CAREFUL calibration of a US dollar devaluation looks to be the only way to avert the sort of currency war flagged by Brazil and others, leaving G20 powers the unenviable task of agreeing some control of the process.
The top world economies, shaken by three years of financial turmoil, are scrambling to cap or weaken their currencies in a fight over fragile global demand for exports – prompting retaliatory capital curbs and damaging trade rows.
As G20 finance chiefs prepare to meet on October 22, they are no closer to resolution of the decade-old bugbear of global imbalances between export-driven economies – mostly developing nations such as China, but also Japan and Germany – and the big global consumers, the United States, Britain and elsewhere.

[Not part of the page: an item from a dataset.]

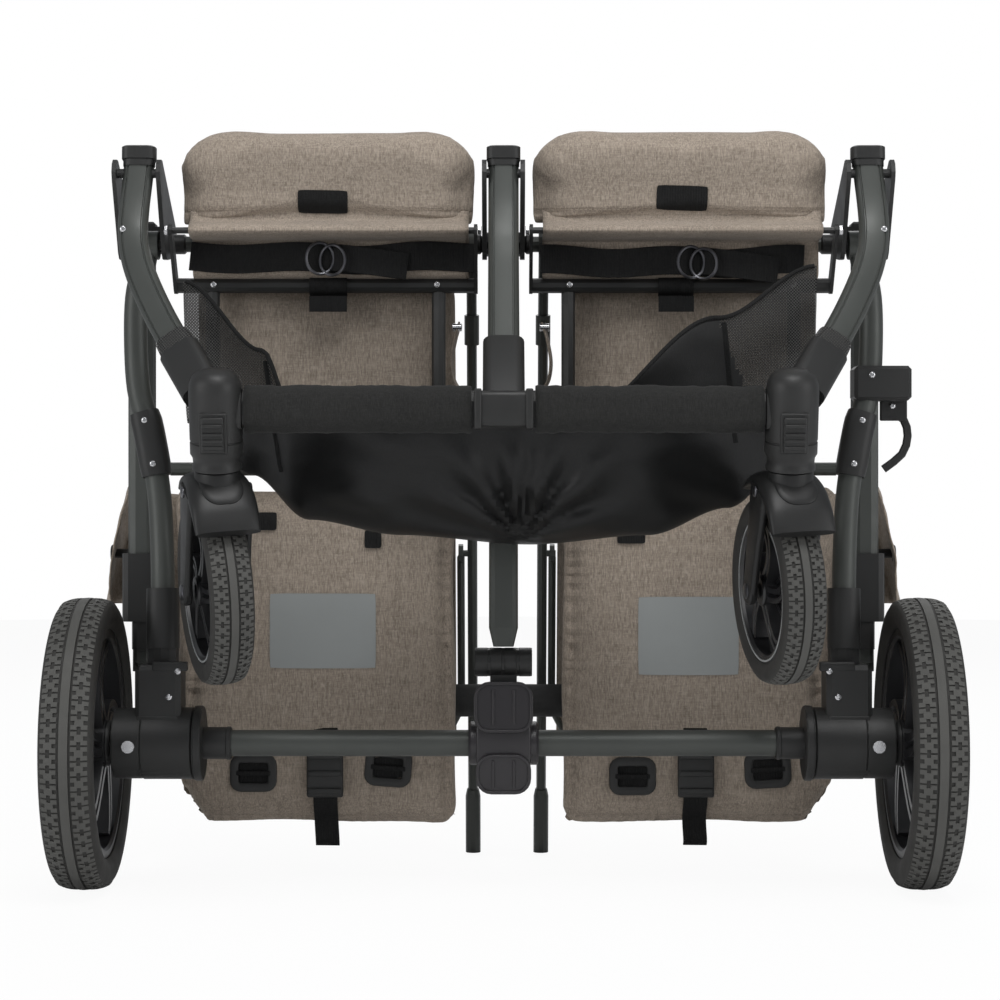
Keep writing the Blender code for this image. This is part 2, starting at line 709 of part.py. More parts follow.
def post_point(z):
    """Y of the centre posts' straight line, through the hood pivot and the foot."""
    (y0, z0), (y1, z1) = HOOD_PIVOT, POST_FOOT
    return y0 + (z0 - z) / (z0 - z1) * (y1 - y0)


def centre_post(name, x, side, paint):
    """A slim post from the main cross tube to a capped foot on the floor, with the hood's inner pin."""
    path = [(0.0640, 0.5520), (0.0800, 0.5280), (post_point(0.500), 0.500), (post_point(0.48), 0.48),
            HOOD_PIVOT, (post_point(0.010), 0.010)]
    shape = sweep([(x, *p) for p in path], circle(POST_R, 8))
    cap = [(x, post_point(0.062), 0.062), (x, post_point(0.055), 0.055), (x, post_point(-0.010), -0.010)]
    sleeve = [(x, post_point(z), z) for z in (0.500, 0.474)]
    shape = unite(
        shape,
        sweep(cap, circle(POST_CAP_R, 10), scales=(0.8, 1.0, 1.0)),
        sweep(sleeve, circle(0.0066, 10)),
        rod_x(x - 0.0045, x + 0.0045, SEAT_PIVOT, 0.0108),
        rod_x(x, x + side * 0.0125, HOOD_PIVOT, 0.0030, 10),
    )
    floor = box((x - 0.03, 0.15, -0.03), (x + 0.03, 0.30, 0.0))
    node(cut(shape, rod_x(x - 0.01, x + 0.01, SEAT_PIVOT, CROSS_TUBE_BORE_R), floor), "centre_post_" + name, paint)


def handle(paint, foam):
    shape = None
    for side in SIDES.values():
        x = side * MAIN_TUBE_X
        arm = sweep(((x, MAIN_TUBE_Y, 0.541), (x, MAIN_TUBE_Y, 0.180)), stadium(*HANDLE_ARM_SIZE))
        shape = unite(shape, arm) if shape else arm
    half = [(0.325, 0.1000, 0.1900), (0.3245, 0.1060, 0.1720), (0.3190, 0.1210, 0.1580),
            (0.3050, 0.1370, 0.1515), (0.2850, 0.1450, 0.1500)]
    bend = smooth(half, 1)
    bar = [*bend, *[Vector((-p.x, p.y, p.z)) for p in bend[::-1]]]
    bar_shape = sweep(bar, circle(HANDLE_R, 10), (0, 0, 1))
    node(unite(bar_shape, shape), "handle", paint)
    grip = rod_x(-GRIP_HALF, GRIP_HALF, HANDLE_BAR, GRIP_R)
    node(cut(grip, rod_x(-0.3, 0.3, HANDLE_BAR, HANDLE_R + GAP)), "handle_grip", foam, (0, *HANDLE_BAR))


# Front frame


def front_leg(name, side, paint):
    path = smooth(mirrored(FRONT_LEG_PATH, side), 2)
    centre = path[0]
    x_pin = path[2].x
    shape = sweep(path, stadium(*FRONT_LEG_SIZE, 3))
    cap = sweep(((centre.x, -0.0045, 0.6260), (centre.x, -0.0030, 0.6370)), rounded_box(0.0284, 0.0190, 0.005))
    shape = unite(shape, cap)
    node(cut(shape, rod_x(x_pin - 0.03, x_pin + 0.03, FRONT_PIVOT, PIVOT_BORE_R, 12)), "front_leg_" + name, paint)


def front_cross_bar(paint, plastic, cloth):
    low, high = (Vector((0, y, z)) for _, y, z in (FRONT_LEG_PATH[-1], FRONT_LEG_PATH[-2]))
    back = (high - low).normalized()
    bar = sweep(((-FRONT_BAR_HALF, *FRONT_BAR), (FRONT_BAR_HALF, *FRONT_BAR)), stadium(*FRONT_BAR_SIZE))
    block = box((-0.0235, -0.1680, 0.3935), (0.0235, -0.1400, 0.4195), 0.004)
    socket = sweep((low + 0.024 * back, low - 0.040 * back), rounded_box(0.0330, 0.0215, 0.007))
    hole = sweep((low - 0.0005 * back, low + 0.05 * back), stadium(0.0266, 0.0166, 3))
    node(cut(unite(bar, block, socket), hole), "front_cross_bar", plastic)
    for name, side in SIDES.items():
        outer = sweep(((side * 0.0255, *FRONT_BAR), (side * 0.2065, *FRONT_BAR)), stadium(*SLEEVE_SIZE))
        inner = sweep(((side * 0.02, *FRONT_BAR), (side * 0.22, *FRONT_BAR)), stadium(0.0306, 0.0186))
        node(cut(outer, inner), "cross_bar_sleeve_" + name, cloth)


# Seats, hoods and basket


def seat_frame(name, side, paint):
    """Two side tubes and a front bar, hung from the main cross tube, with the calf rest's hinge rod."""
    tubes = []
    for distance in (0.0568, 0.2548):
        x = side * distance
        tubes.append(sweep([(x, *p) for p in SEAT_TUBE_PATH], circle(SEAT_TUBE_R, 8)))
        tubes.append(rod_x(x - 0.006, x + 0.006, SEAT_PIVOT, 0.0110, 10))
        tubes.append(rod_x(x - 0.006, x + 0.006, BACK_PIVOT, 0.0100, 10))
    bar = rod_x(side * 0.0225, side * 0.2885, SEAT_BAR, 0.0066, 10)
    arm = ((SEAT_BAR, 0.0075), (CALF_PIVOT, 0.0055))
    parts = [bracket_link(arm, *span(side, 0.0225, 0.0255)), bracket_link(arm, *span(side, 0.2855, 0.2885))]
    parts.append(rod_x(side * 0.0235, side * 0.2875, CALF_PIVOT, 0.0028, 8))
    shape = unite(bar, *parts, *tubes)
    bores = [rod_x(side * 0.03, side * 0.28, SEAT_PIVOT, CROSS_TUBE_BORE_R, 10),
             rod_x(side * 0.03, side * 0.28, BACK_PIVOT, 0.0064, 10)]
    node(cut(shape, *bores), "seat_frame_" + name, paint, (0, *SEAT_PIVOT))


def panel(xs, y, z, corner, crown, squeeze, columns, rows):
    x0, x1 = sorted(xs)
    return cushion((x0, y[0], z[0]), (x1, y[1], z[1]), corner, crown, squeeze, columns, rows)


def seat_softs(name, side, fabric):
    pad = panel(SEAT_X[name], (0.060, 0.094), (0.385, 0.532), 0.018, 0.009, 0.003, 7, 7)
    node(pad, "seat_pad_" + name, fabric, (0, *SEAT_PIVOT))
    calf = panel(CALF_X[name], (-0.002, 0.031), (0.571, 0.657), 0.034, 0.010, 0.0015, 11, 6)
    node(calf, "calf_rest_" + name, fabric, (0, *CALF_PIVOT))
    back = panel(BACK_X[name], (0.088, 0.122), (0.036, 0.350), 0.022, 0.009, 0.003, 8, 10)
    lugs, bores = [], []
    for distance in (0.088, 0.222):
        x = side * distance
        lugs.append(bracket_link(((BACK_PIVOT, 0.0100), ((0.105, 0.326), 0.0077)), x - 0.006, x + 0.006))
        bores.append(rod_x(x - 0.01, x + 0.01, BACK_PIVOT, 0.0064))
    node(cut(unite(back, *lugs), *bores), "backrest_" + name, fabric, (0, *BACK_PIVOT))


def hood_place(along, out):
    """(Y, Z) at a distance along the folded hood from its pivot, and out from its plane."""
    (y0, z0), (y1, z1) = HOOD_PIVOT, POST_FOOT
    way = Vector((y1 - y0, z1 - z0)).normalized()
    face = Vector((-way.y, way.x))
    point = Vector(HOOD_PIVOT) + along * way + out * face
    return point.x, point.y


def hood(name, side, paint, fabric):
    """A folded hood: the U bow on its two pivots, and the gathered fabric that it carries."""
    inner, outer = HOOD_X[name]
    path = [(inner, *HOOD_PIVOT)]
    for reach_x, along in ((0.0, 0.150), (0.020, 0.190), (0.055, HOOD_LENGTH)):
        path.append((inner + side * reach_x, *hood_place(along, 0.0)))
    for reach_x, along in ((0.055, HOOD_LENGTH), (0.020, 0.190), (0.0, 0.150)):
        path.append((outer - side * reach_x, *hood_place(along, 0.0)))
    path.append((outer, *HOOD_PIVOT))
    bow = sweep(path, circle(0.0035, 8), (0, 1, 0.2))
    bow = unite(bow, rod_x(inner - 0.0022, inner + 0.0022, HOOD_PIVOT, 0.0085, 10),
                rod_x(outer - 0.0022, outer + 0.0022, HOOD_PIVOT, 0.0085, 10))
    bow = cut(bow, rod_x(inner - 0.01, inner + 0.01, HOOD_PIVOT, 0.0034, 10),
              rod_x(outer - 0.01, outer + 0.01, HOOD_PIVOT, 0.0034, 10))
    node(bow, "hood_bow_" + name, paint, (0, *HOOD_PIVOT))

    thick = [(0.006, 0.008), (0.030, 0.021), (0.100, 0.028), (0.170, 0.024), (0.198, 0.014)]
    front = [hood_place(along, out) for along, out in ((0.006, -0.0065), (0.100, -0.0065), (0.135, 0.0045),
                                                       (0.198, 0.0045))]
    back = [hood_place(along, out) for along, out in thick]
    top = [hood_place(-0.010, -0.004), hood_place(-0.046, 0.004), hood_place(-0.050, 0.016), hood_place(-0.012, 0.024)]
    x0, x1 = inner + side * 0.0050, outer - side * 0.0125
    body = plate([*front[::-1], *top, *back[1:]], x0, x1)
    wing = bracket_link(((hood_place(-0.036, 0.010), 0.014), (hood_place(0.028, 0.012), 0.020)),
                        *span(side, 0.3440, 0.3550))
    bridge = bracket_link(((hood_place(-0.034, 0.018), 0.0035), (hood_place(0.035, 0.022), 0.0035)),
                          *span(side, 0.3250, 0.3480))
    node(unite(body, wing, bridge), "hood_fabric_" + name, fabric, (0, *HOOD_PIVOT))


def between(value, stops):
    """Smooth steps between (place, value) stops."""
    if value <= stops[0][0]:
        return stops[0][1]
    for (a, low), (b, high) in zip(stops, stops[1:]):
        if value <= b:
            t = (value - a) / (b - a)
            return low + (high - low) * t * t * (3 - 2 * t)
    return stops[-1][1]


BASKET_TOP = ((-0.268, 0.520), (-0.190, 0.425), (-0.120, 0.396), (0.060, 0.396), (0.176, 0.480), (0.262, 0.528))
BASKET_LOW = ((-0.268, 0.400), (-0.213, 0.356), (-0.165, 0.318), (-0.087, 0.305), (0.022, 0.297),
              (0.123, 0.305), (0.190, 0.328), (0.262, 0.395))


def basket(cloth):
    """The folded basket: cloth from the cross bar and front legs, sagging and turning up behind."""
    columns, rows = 18, 7
    bm = bmesh.new()
    grid = []
    for c in range(columns + 1):
        x = -0.268 + 0.530 * c / columns
        top, low = between(x, BASKET_TOP), between(x, BASKET_LOW)
        front = between(abs(x), ((0.10, -0.130), (0.25, -0.058)))
        pleat = 0.006 * (abs(x - 0.022) < 0.02) + 0.004 * sin(55 * x) * sin(23 * x + 1)
        line = []
        for r in range(rows + 1):
            t = r / rows
            if t < 0.72:
                s = t / 0.72
                y = front + (-0.028 - front) * s ** 1.6
                z = top + (low - top) * sin(s * pi / 2) ** 1.15 + pleat * sin(pi * s)
            else:
                s = (t - 0.72) / 0.28
                y = -0.028 + 0.018 * sin(s * pi / 2)
                z = low + 0.055 * s * s
            line.append(bm.verts.new((x, y + pleat * sin(pi * t), z)))
        grid.append(line)
    for first, second in zip(grid, grid[1:]):
        for r in range(rows):
            bm.faces.new((first[r], second[r], second[r + 1], first[r + 1]))
    shape = from_bmesh(bm)
    node(shape, "basket", cloth, (0, *FRONT_PIVOT))
    wall = shape.modifiers.new("cloth", "SOLIDIFY")
    wall.thickness = 0.0030
    wall.offset = 0.0


def main():
    for thing in list(bpy.data.objects):
        if thing is not ORIGIN:
            bpy.data.objects.remove(thing)
    bpy.context.scene.collection.objects.link(ORIGIN)
    ORIGIN.location = (0.0, DEPTH_SHIFT, 0.0)

    paint = finish("frame_paint", (0.075, 0.082, 0.078), 0.42, 0.6)
    plastic = finish("black_plastic", (0.022, 0.022, 0.024), 0.48)
    pedal_plastic = finish("pedal_plastic", (0.035, 0.030, 0.034), 0.50)
    steel = finish("bright_steel", (0.55, 0.55, 0.56), 0.30, 1.0)
    rubber = finish("tyre_rubber", (0.055, 0.055, 0.052), 0.75)
    foam = finish("grip_foam", (0.020, 0.020, 0.020), 0.85)
    seat_cloth = finish("seat_fabric", (0.27, 0.225, 0.185), 0.90)
    sleeve_cloth = finish("sleeve_cloth", (0.030, 0.030, 0.032), 0.85)
    basket_cloth = finish("basket_cloth", (0.014, 0.014, 0.015), 0.85)

    rear_axle(steel, paint)
    rear_centre_leg(paint)
    brake(plastic, pedal_plastic)
    storage_latch(plastic, plastic)
    hinge_bracket_centre(plastic)
    node(rod_x(-0.2985, 0.2985, SEAT_PIVOT, CROSS_TUBE_R, 14), "main_cross_tube", paint, (0, *SEAT_PIVOT))
    node(rod_x(-0.3000, 0.3000, BACK_PIVOT, 0.0060, 12), "recline_bar", paint, (0, *BACK_PIVOT))
    for name, side in SIDES.items():
        hub_housing("hub_housing_" + name, side, plastic)
        release_pin("wheel_release_pin_" + name, side, steel)
        rear_side_leg("rear_leg_" + name, side, paint)
        rear_wheel(name, side, rubber, plastic)
        main_side(name, side, paint, plastic)
        hinge_bracket_side(name, side, plastic)
        centre_post(name, POST_X[name], side, paint)
        front_leg(name, side, paint)
        caster(name, side, plastic, plastic, rubber, steel)
        seat_frame(name, side, paint)
        seat_softs(name, side, seat_cloth)
        hood(name, side, paint, seat_cloth)
    front_leg("centre", 0, paint)
    front_cross_bar(paint, plastic, sleeve_cloth)
    handle(paint, foam)
    basket(basket_cloth)


main()
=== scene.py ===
# %% [markdown]
# A folded side-by-side double stroller, seen from below its seats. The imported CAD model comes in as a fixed
# frame of bodies and nodes, in metres, and this lesson dresses it: fabric, webbing, tread, screws and finishes.

from math import atan2, cos, pi, radians, sin

import bmesh
import bpy
from mathutils import Matrix, Vector, noise


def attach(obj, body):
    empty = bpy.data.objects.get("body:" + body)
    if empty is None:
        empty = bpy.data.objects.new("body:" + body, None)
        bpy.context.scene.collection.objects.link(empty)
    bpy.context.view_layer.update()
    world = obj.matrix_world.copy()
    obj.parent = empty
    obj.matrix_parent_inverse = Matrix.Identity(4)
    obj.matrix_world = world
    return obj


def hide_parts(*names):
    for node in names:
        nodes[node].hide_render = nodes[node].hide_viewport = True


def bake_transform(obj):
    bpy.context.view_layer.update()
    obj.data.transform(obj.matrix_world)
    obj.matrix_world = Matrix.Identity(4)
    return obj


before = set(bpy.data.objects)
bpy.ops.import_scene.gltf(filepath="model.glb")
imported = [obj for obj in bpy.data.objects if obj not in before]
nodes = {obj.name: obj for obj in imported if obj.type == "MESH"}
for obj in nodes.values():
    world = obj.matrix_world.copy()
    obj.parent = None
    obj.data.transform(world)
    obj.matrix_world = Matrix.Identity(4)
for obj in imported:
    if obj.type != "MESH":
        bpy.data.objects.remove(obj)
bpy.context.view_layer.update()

# %% [markdown]
# The camera stands level with the middle of the stroller, two metres in front of it, with a long lens. The
# light is that of a plain studio: an even white world, a large soft lamp above the camera and one on each side.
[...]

Faced with fiscal exhaustion, hostile electorates and China’s refusal to allow a rapid rise of the yuan, the US, Japan and possibly Britain seem set on another bout of money printing to reboot their economies and weaken their currencies.
France, which takes G20’s rotating chair next month, has denied weekend reports of “secret negotiations” with China. But it’s clear that patience in the status quo is running out.
“To avoid the damaging consequences of continued unilateral action... a core group of major economies needs to agree urgently on a multilateral and coordinated package of policy measures,” Charles Dallara, director of banking group the Institute for International Finance, said.